— Begin RECORDED INFORMATION —

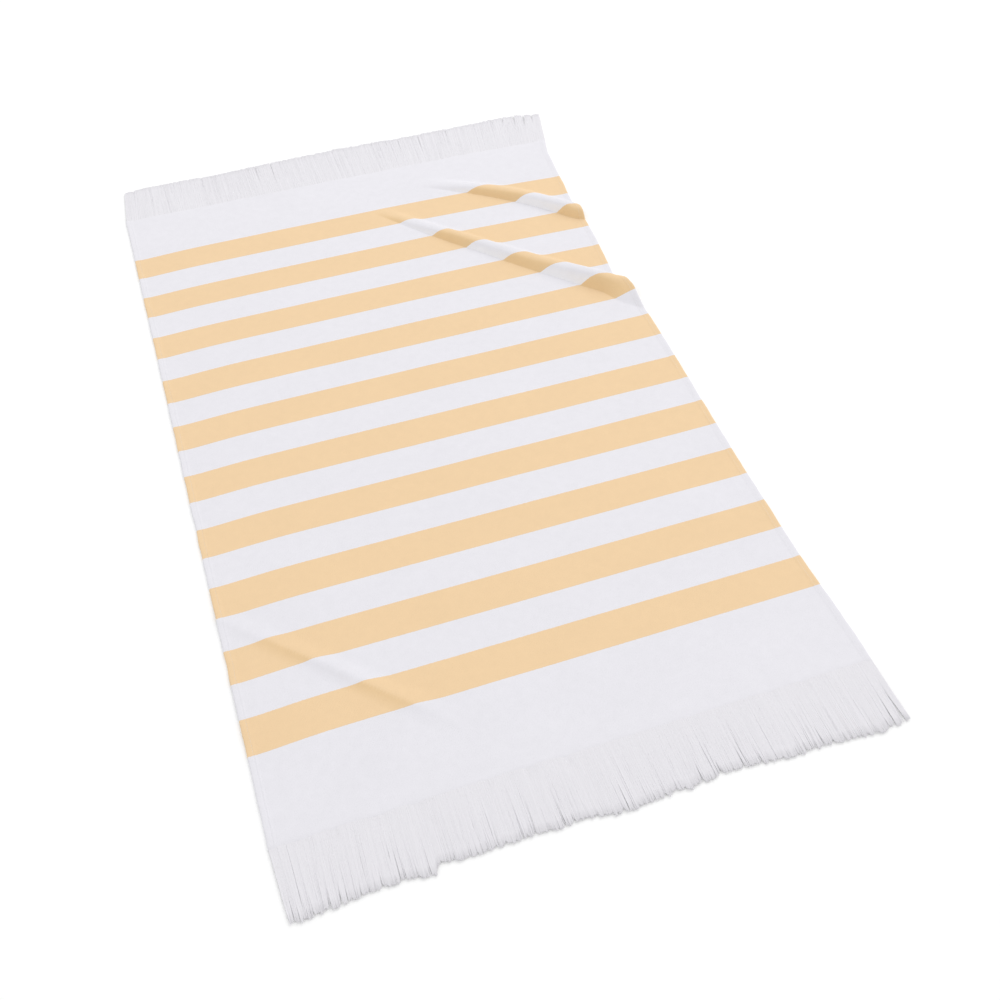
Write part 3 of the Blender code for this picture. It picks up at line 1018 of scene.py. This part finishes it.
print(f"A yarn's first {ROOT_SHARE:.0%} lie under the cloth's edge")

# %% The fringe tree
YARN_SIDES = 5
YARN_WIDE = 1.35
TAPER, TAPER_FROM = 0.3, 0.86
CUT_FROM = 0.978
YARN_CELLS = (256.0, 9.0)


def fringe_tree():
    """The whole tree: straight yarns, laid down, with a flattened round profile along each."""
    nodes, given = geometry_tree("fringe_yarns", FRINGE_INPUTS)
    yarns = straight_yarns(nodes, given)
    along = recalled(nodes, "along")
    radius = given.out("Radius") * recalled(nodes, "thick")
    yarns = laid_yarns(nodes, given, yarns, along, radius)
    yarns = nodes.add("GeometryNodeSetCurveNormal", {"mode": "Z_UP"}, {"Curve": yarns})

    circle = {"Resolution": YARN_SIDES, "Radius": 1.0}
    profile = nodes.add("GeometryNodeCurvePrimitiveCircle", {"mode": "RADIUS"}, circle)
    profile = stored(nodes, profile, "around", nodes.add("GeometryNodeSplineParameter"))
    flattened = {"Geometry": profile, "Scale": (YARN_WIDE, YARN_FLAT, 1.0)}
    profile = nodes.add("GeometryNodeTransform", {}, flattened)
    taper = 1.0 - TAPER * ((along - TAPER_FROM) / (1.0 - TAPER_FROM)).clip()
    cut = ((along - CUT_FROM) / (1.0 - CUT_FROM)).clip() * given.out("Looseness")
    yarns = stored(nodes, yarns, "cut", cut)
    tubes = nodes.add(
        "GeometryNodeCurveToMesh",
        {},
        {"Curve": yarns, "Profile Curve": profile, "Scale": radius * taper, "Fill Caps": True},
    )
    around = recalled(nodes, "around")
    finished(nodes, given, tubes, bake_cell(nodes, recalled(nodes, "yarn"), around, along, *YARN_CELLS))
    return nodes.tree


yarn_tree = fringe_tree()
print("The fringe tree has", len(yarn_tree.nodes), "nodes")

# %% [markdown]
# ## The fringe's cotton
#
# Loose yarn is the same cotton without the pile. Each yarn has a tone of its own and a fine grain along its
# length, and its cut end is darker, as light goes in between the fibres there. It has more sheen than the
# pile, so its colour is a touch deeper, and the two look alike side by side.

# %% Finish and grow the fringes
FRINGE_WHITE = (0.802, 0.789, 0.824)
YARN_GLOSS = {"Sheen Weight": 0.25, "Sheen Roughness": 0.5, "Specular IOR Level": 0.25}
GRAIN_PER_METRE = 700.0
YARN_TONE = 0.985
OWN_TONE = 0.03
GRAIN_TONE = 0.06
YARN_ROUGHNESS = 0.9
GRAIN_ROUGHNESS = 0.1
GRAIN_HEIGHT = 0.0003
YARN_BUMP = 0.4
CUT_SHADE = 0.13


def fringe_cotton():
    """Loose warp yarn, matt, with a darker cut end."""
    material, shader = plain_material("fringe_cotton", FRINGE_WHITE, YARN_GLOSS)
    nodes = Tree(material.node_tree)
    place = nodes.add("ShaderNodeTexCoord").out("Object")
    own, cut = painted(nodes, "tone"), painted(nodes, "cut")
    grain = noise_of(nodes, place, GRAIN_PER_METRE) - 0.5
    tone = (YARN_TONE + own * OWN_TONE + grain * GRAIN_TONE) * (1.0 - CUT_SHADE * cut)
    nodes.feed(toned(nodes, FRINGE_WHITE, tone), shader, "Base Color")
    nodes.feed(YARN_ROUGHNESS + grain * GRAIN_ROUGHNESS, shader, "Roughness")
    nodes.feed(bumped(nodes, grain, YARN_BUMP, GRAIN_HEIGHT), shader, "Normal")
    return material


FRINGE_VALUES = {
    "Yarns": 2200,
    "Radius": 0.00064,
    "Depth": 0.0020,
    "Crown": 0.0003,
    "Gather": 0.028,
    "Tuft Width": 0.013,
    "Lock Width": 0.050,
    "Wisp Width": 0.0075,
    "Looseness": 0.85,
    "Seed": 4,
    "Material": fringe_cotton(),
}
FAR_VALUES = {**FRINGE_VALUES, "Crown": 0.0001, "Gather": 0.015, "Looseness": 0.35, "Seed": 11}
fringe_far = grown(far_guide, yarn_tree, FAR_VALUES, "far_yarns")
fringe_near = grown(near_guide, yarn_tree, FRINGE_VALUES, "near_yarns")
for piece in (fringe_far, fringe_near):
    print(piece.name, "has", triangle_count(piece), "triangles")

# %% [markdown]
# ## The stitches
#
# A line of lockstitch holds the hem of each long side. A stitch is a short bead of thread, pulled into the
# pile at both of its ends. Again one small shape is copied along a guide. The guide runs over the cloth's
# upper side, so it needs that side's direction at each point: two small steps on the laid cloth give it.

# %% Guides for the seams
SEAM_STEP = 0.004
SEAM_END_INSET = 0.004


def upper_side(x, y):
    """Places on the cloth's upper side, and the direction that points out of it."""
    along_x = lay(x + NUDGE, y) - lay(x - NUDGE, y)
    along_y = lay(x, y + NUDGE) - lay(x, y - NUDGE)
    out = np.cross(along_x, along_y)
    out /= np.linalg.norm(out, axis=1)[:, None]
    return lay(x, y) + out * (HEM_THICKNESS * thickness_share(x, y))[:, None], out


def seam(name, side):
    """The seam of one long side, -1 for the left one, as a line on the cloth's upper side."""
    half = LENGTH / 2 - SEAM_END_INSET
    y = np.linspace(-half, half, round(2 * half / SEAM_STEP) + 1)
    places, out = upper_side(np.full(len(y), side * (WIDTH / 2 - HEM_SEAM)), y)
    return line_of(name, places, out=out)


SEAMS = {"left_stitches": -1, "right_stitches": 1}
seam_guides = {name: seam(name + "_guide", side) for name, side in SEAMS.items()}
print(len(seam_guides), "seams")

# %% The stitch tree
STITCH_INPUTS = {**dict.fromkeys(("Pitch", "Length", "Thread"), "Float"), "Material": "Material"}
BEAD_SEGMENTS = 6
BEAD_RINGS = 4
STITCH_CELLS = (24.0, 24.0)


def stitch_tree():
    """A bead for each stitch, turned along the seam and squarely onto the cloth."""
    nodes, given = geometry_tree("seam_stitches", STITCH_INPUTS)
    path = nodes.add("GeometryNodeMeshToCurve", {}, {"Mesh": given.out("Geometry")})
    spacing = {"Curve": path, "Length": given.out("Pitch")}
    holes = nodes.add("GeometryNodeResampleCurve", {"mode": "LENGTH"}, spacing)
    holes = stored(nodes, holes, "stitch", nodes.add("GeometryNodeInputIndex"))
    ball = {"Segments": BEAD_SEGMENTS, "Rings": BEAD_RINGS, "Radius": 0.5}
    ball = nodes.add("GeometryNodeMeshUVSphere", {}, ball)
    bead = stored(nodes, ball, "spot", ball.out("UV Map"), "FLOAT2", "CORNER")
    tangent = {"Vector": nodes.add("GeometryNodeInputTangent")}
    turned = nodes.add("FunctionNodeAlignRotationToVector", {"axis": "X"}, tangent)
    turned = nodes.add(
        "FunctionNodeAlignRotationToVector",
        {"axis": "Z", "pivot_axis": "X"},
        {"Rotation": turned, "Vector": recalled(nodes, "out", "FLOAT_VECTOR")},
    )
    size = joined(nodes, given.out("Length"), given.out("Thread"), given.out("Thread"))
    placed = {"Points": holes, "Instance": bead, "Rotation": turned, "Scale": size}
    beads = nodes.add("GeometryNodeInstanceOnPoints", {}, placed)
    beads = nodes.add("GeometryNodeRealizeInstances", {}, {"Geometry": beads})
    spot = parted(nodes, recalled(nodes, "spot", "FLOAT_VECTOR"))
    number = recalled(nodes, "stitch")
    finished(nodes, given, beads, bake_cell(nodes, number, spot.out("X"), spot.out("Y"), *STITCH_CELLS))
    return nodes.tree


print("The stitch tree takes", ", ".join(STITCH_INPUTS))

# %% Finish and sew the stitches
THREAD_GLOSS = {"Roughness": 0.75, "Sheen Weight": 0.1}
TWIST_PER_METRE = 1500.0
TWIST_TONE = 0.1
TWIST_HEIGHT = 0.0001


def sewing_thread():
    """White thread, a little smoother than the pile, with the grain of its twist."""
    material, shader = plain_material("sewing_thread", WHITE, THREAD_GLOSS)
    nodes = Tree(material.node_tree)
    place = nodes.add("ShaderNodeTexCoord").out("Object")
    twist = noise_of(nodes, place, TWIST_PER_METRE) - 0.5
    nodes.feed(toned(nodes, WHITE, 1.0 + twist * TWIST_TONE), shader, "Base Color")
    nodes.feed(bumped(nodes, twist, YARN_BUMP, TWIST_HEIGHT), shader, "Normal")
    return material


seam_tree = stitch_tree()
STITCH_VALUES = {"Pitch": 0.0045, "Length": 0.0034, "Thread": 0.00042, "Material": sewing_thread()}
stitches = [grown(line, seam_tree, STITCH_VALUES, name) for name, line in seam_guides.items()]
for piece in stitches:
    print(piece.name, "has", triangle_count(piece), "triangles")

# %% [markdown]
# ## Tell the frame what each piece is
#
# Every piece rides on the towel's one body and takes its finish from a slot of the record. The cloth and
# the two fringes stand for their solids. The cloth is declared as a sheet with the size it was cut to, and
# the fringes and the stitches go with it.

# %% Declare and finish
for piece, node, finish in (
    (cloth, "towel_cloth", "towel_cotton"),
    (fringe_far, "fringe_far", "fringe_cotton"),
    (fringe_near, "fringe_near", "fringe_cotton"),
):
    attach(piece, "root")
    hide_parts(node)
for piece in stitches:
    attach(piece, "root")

— End RECORDED INFORMATION —

REQUIRED WORK
Please reproduce exactly the lines above, beginning with the first and ending with the line that contains "# pile, so its", and include nothing outside that range.

RESULT FOR THIS TASK
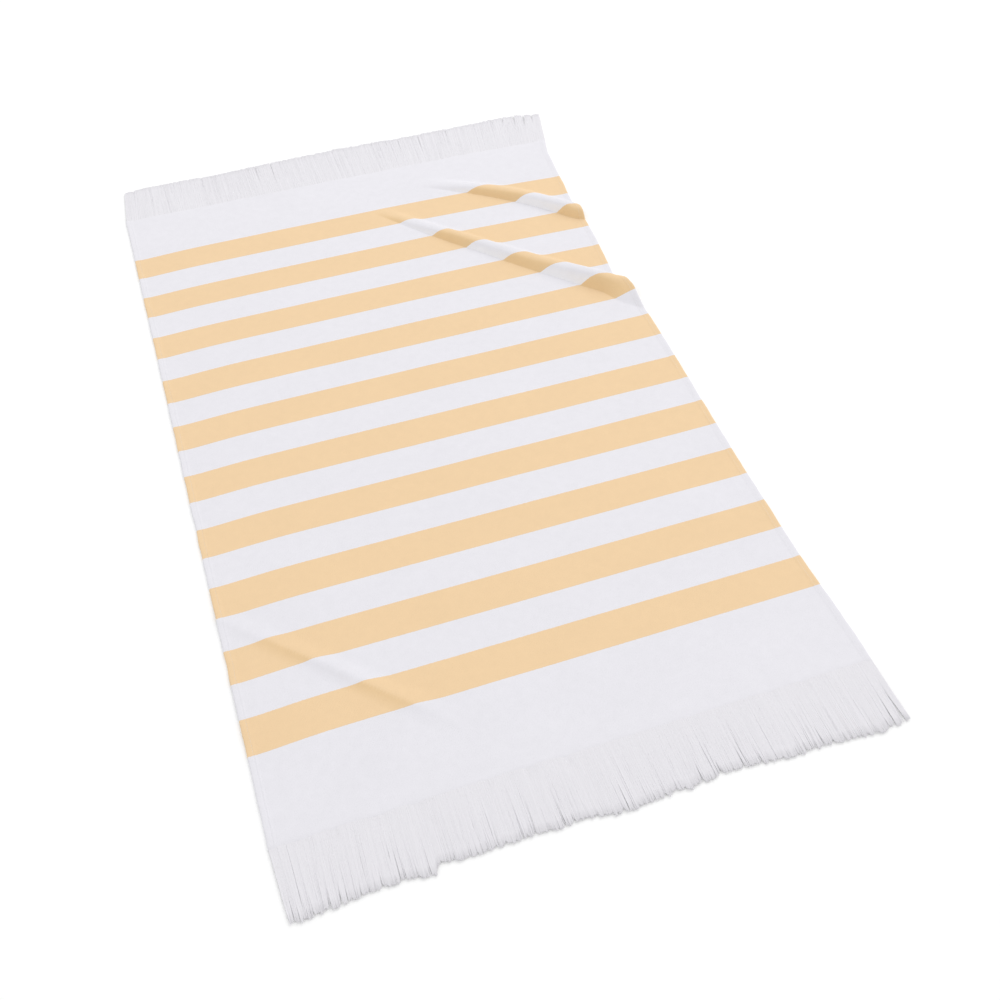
Write part 3 of the Blender code for this picture. It picks up at line 1018 of scene.py. This part finishes it.
print(f"A yarn's first {ROOT_SHARE:.0%} lie under the cloth's edge")

# %% The fringe tree
YARN_SIDES = 5
YARN_WIDE = 1.35
TAPER, TAPER_FROM = 0.3, 0.86
CUT_FROM = 0.978
YARN_CELLS = (256.0, 9.0)


def fringe_tree():
    """The whole tree: straight yarns, laid down, with a flattened round profile along each."""
    nodes, given = geometry_tree("fringe_yarns", FRINGE_INPUTS)
    yarns = straight_yarns(nodes, given)
    along = recalled(nodes, "along")
    radius = given.out("Radius") * recalled(nodes, "thick")
    yarns = laid_yarns(nodes, given, yarns, along, radius)
    yarns = nodes.add("GeometryNodeSetCurveNormal", {"mode": "Z_UP"}, {"Curve": yarns})

    circle = {"Resolution": YARN_SIDES, "Radius": 1.0}
    profile = nodes.add("GeometryNodeCurvePrimitiveCircle", {"mode": "RADIUS"}, circle)
    profile = stored(nodes, profile, "around", nodes.add("GeometryNodeSplineParameter"))
    flattened = {"Geometry": profile, "Scale": (YARN_WIDE, YARN_FLAT, 1.0)}
    profile = nodes.add("GeometryNodeTransform", {}, flattened)
    taper = 1.0 - TAPER * ((along - TAPER_FROM) / (1.0 - TAPER_FROM)).clip()
    cut = ((along - CUT_FROM) / (1.0 - CUT_FROM)).clip() * given.out("Looseness")
    yarns = stored(nodes, yarns, "cut", cut)
    tubes = nodes.add(
        "GeometryNodeCurveToMesh",
        {},
        {"Curve": yarns, "Profile Curve": profile, "Scale": radius * taper, "Fill Caps": True},
    )
    around = recalled(nodes, "around")
    finished(nodes, given, tubes, bake_cell(nodes, recalled(nodes, "yarn"), around, along, *YARN_CELLS))
    return nodes.tree


yarn_tree = fringe_tree()
print("The fringe tree has", len(yarn_tree.nodes), "nodes")

# %% [markdown]
# ## The fringe's cotton
#
# Loose yarn is the same cotton without the pile. Each yarn has a tone of its own and a fine grain along its
# length, and its cut end is darker, as light goes in between the fibres there. It has more sheen than the
# pile, so its colour is a touch deeper, and the two look alike side by side.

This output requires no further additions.